# What is expected
Each line of the material below should be reproduced exactly.

* start *

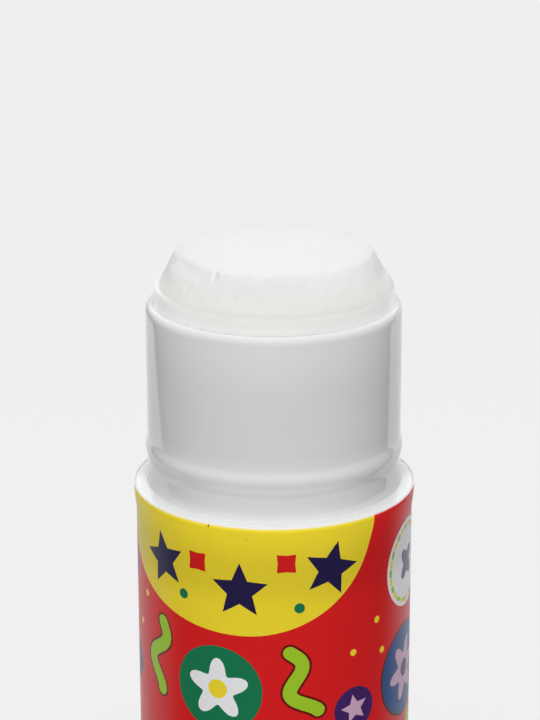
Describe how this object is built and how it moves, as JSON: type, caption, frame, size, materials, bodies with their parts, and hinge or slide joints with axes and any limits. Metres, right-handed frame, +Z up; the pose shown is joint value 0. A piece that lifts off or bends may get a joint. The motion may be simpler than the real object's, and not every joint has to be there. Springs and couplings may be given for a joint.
{
  "type": "glue stick",
  "caption": "Round twist-up glue stick with its cap off. A ribbed knob turns a coarse screw that lifts a column of solid glue out of a white barrel in a printed film.",
  "frame": {"origin": "middle of the knob's foot, on the surface that the stick stands on, with the stick upright", "axes": "+Z up along the stick's axis towards the glue; +X to the right and +Y away from the picture's viewpoint"},
  "size_m": [0.0264, 0.0264, 0.0953],
  "materials": {
    "barrel_plastic": "smooth moulded white polypropylene, glossy, a little translucent",
    "printed_film": "glossy film printed in red and yellow with small coloured motifs",
    "glue": "waxy milky-white solid glue, satin and slightly mottled",
    "inner_plastic": "plain natural-white moulded plastic",
    "knob_plastic": "satin moulded white plastic"
  },
  "bodies": {
    "barrel": {"barrel": "barrel_plastic", "printed_label": "printed_film"},
    "knob": {"twist_knob": "knob_plastic", "drive_screw": "inner_plastic"},
    "carriage": {"carrier": "inner_plastic", "glue": "glue"}
  },
  "joints": [
    {"name": "knob_turn", "type": "hinge", "parent": "barrel", "child": "knob", "pos_m": [0, 0, 0], "axis": [0, 0, 1], "range_deg": [-496.8, 3880.8]},
    {"name": "glue_lift", "type": "slide", "parent": "barrel", "child": "carriage", "axis": [0, 0, 1], "range_m": [-0.0069, 0.0539]}
  ],
  "couplings": [
    {"joint": "knob_turn", "follows": "glue_lift", "rad_per_m": 1256.6}
  ]
}
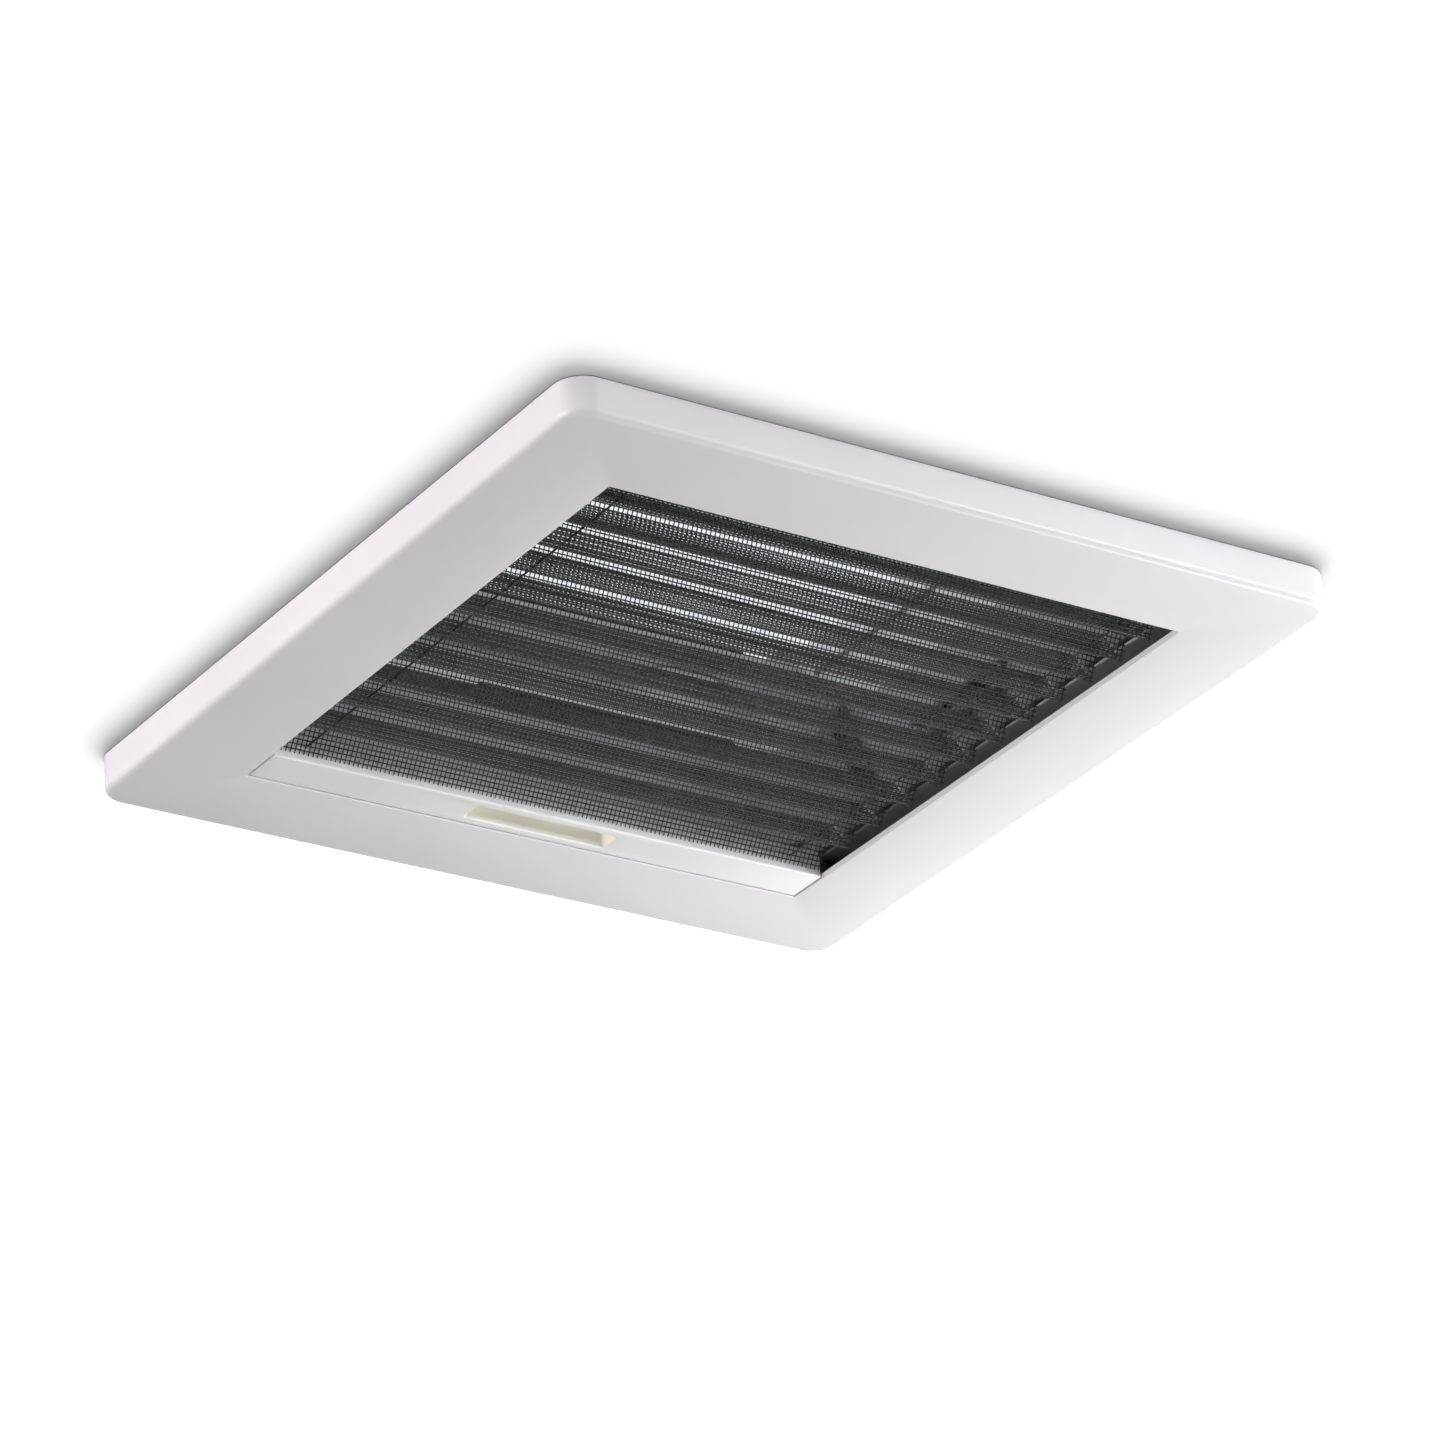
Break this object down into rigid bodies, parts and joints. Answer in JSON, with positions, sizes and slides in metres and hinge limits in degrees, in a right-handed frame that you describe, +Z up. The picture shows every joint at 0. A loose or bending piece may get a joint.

* end *

# Correct result
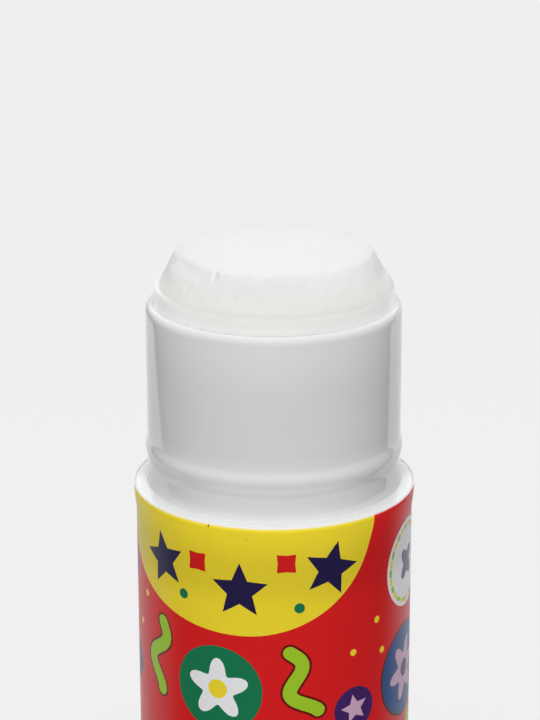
Describe how this object is built and how it moves, as JSON: type, caption, frame, size, materials, bodies with their parts, and hinge or slide joints with axes and any limits. Metres, right-handed frame, +Z up; the pose shown is joint value 0. A piece that lifts off or bends may get a joint. The motion may be simpler than the real object's, and not every joint has to be there. Springs and couplings may be given for a joint.
{
  "type": "glue stick",
  "caption": "Round twist-up glue stick with its cap off. A ribbed knob turns a coarse screw that lifts a column of solid glue out of a white barrel in a printed film.",
  "frame": {"origin": "middle of the knob's foot, on the surface that the stick stands on, with the stick upright", "axes": "+Z up along the stick's axis towards the glue; +X to the right and +Y away from the picture's viewpoint"},
  "size_m": [0.0264, 0.0264, 0.0953],
  "materials": {
    "barrel_plastic": "smooth moulded white polypropylene, glossy, a little translucent",
    "printed_film": "glossy film printed in red and yellow with small coloured motifs",
    "glue": "waxy milky-white solid glue, satin and slightly mottled",
    "inner_plastic": "plain natural-white moulded plastic",
    "knob_plastic": "satin moulded white plastic"
  },
  "bodies": {
    "barrel": {"barrel": "barrel_plastic", "printed_label": "printed_film"},
    "knob": {"twist_knob": "knob_plastic", "drive_screw": "inner_plastic"},
    "carriage": {"carrier": "inner_plastic", "glue": "glue"}
  },
  "joints": [
    {"name": "knob_turn", "type": "hinge", "parent": "barrel", "child": "knob", "pos_m": [0, 0, 0], "axis": [0, 0, 1], "range_deg": [-496.8, 3880.8]},
    {"name": "glue_lift", "type": "slide", "parent": "barrel", "child": "carriage", "axis": [0, 0, 1], "range_m": [-0.0069, 0.0539]}
  ],
  "couplings": [
    {"joint": "knob_turn", "follows": "glue_lift", "rad_per_m": 1256.6}
  ]
}
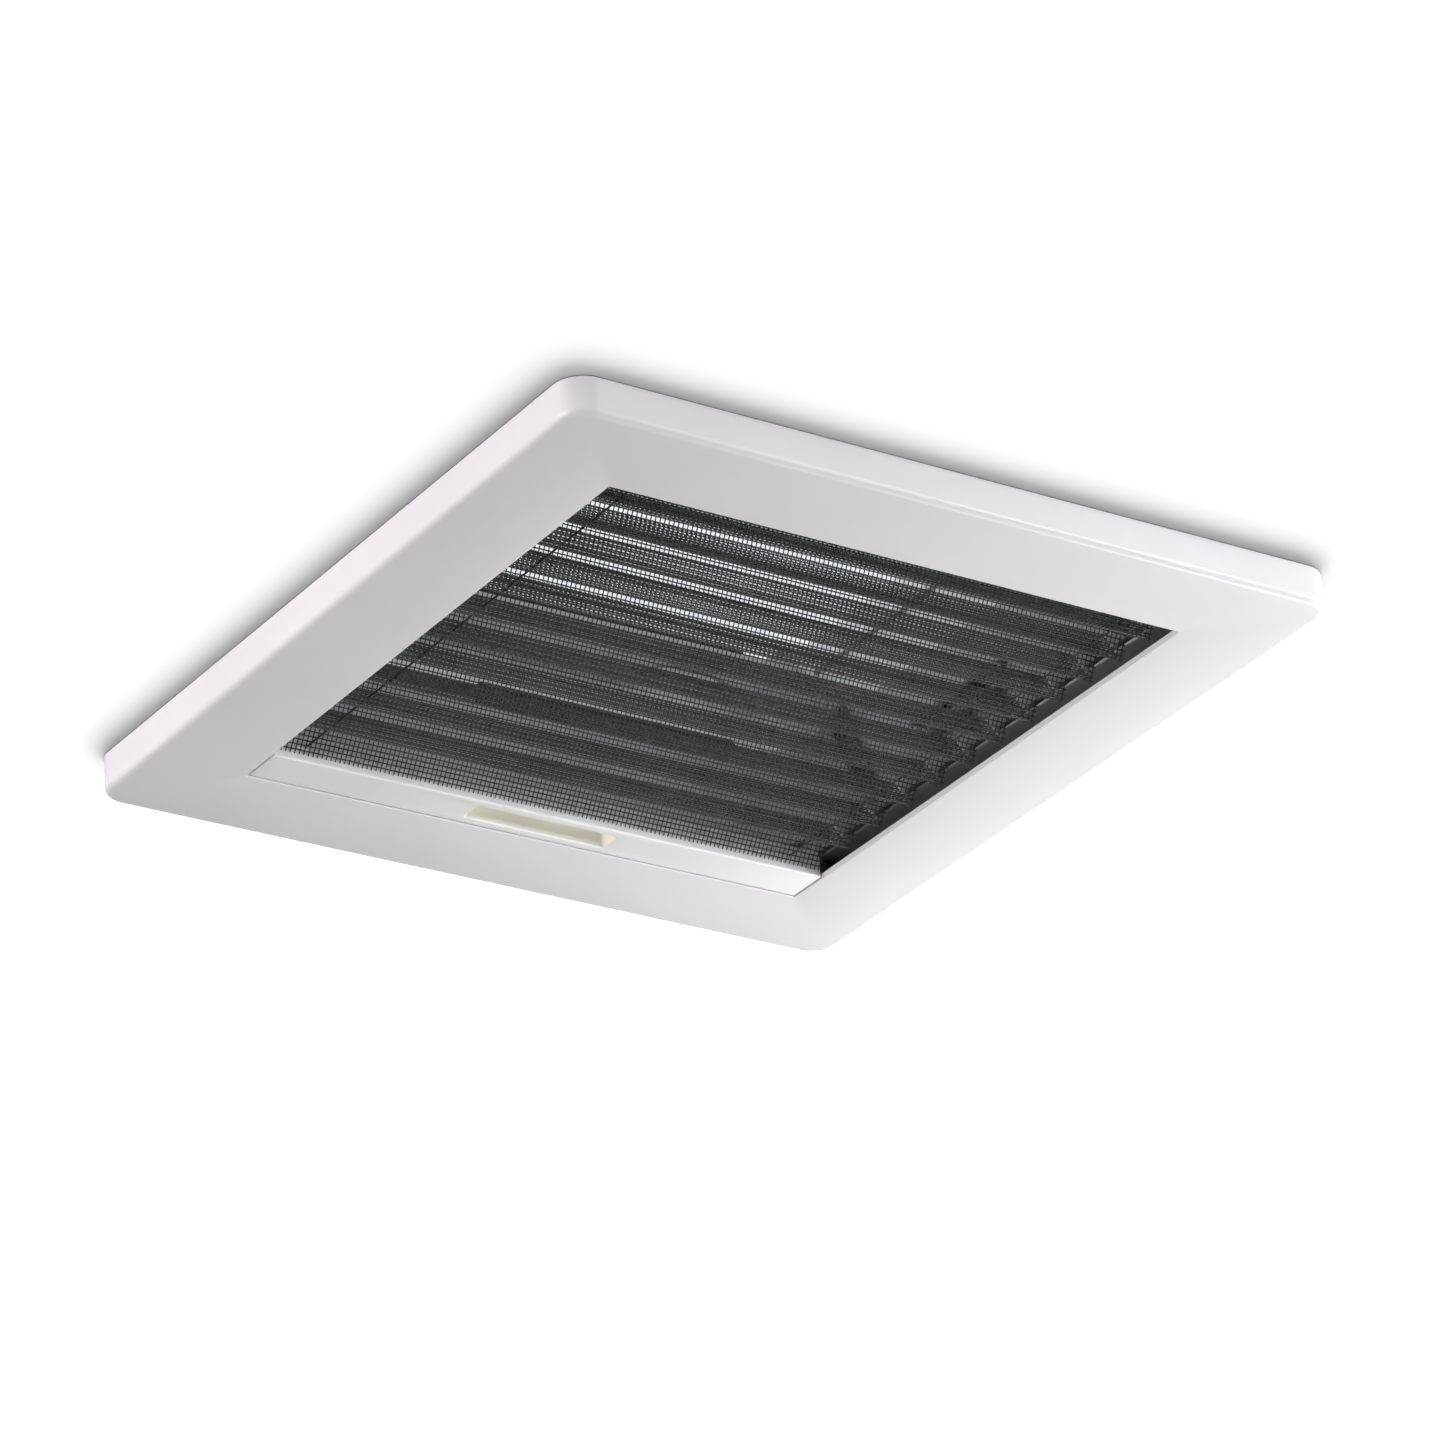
Break this object down into rigid bodies, parts and joints. Answer in JSON, with positions, sizes and slides in metres and hinge limits in degrees, in a right-handed frame that you describe, +Z up. The picture shows every joint at 0. A loose or bending piece may get a joint.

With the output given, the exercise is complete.